Do autor também se pode encontrar outra explicação contida na introdução dessa mesma obra acima mencionada: “o termo que deriva da palavra hebraica darash (buscar, investigar) designa um recurso pedagógico, um método interpretativo cujo objeto era preencher as lacunas Bíblicas, reconciliar as aparentes contradições no texto da Torá e reinterpretar as leis à luz das atuais condições históricas (p. 8).
[2] “Organizados no período em que a dinastia hasmonéia estava fortalecida, composto por membros da elite, mantinham o costume de seguir fielmente a Torá e podiam ser considerados ferrenhos opositores a Cristo. Eles tinham um papel fundamental no Templo de acolher as riquezas”. Cf.: SILVA, Andréia C. L. F. A Palestina no Século I d.C. Disponível em: <http://www.ifcs.ufrj.br/frasão/palestina.htm>. Acesso em 9 ago. 2011.
[3] “Antes do cativeiro empregava-se o termo escriba para significar a pessoa que tinha certos cargos no exército e também se chamava escriba, o secretário do rei, constituindo este emprego, junto das pessoas reais; de alta posição (Cf. 2Sm 20, 25; 1Rs 4, 3; 2Rs 12. 10). Em tempos mais modernos na história judaica, os escribas são chamados de intérpretes da lei, pois eram essa uma suas tarefas. No tempo de Jesus, eles foram acusados pelo próprio Cristo de ofuscarem a lei de Deus por causa de sua tradição e por ensinarem ‘doutrinas que são preceitos de homens’ (Cf. Mt 15, 1 – 9)” DICIONÁRIO Bíblico Ecumênico. São Paulo: Editora Didática Paulista, [199?]. p. 163-164.
[4] GASS, I. B. Vida e pregação de Jesus, In: Período grego e vida de Jesus. São Paulo: Paulus / CEBI, vol. 6, 2005, (Col. Uma introdução à Bíblia), p. 168.

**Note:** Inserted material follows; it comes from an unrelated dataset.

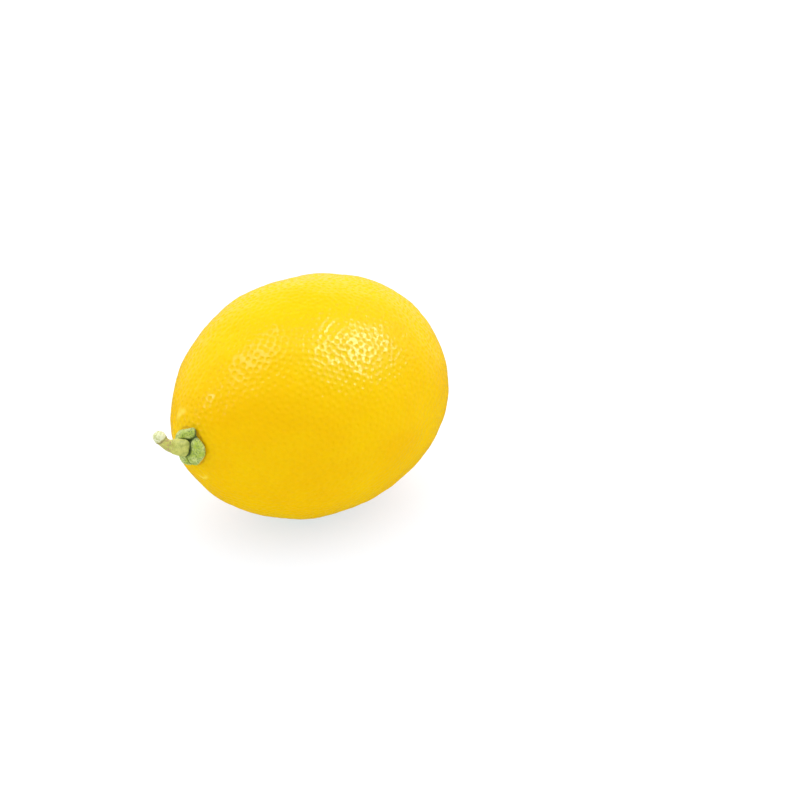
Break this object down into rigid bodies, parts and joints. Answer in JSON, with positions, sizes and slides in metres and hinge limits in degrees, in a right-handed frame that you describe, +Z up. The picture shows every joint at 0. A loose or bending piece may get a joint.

[5] “Grupo formado em sua maioria por leigos considerados nacionalistas, eram denominados inclusive diretores espirituais do povo por que este seguia fielmente suas leis”. Quanto a isso averiguar a obra de GASS, I. B. Vida e pregação de Jesus, In: Período grego e vida de Jesus. São Paulo: Paulus / CEBI, 2005. v.6. (Col. Uma introdução à Bíblia), p.162.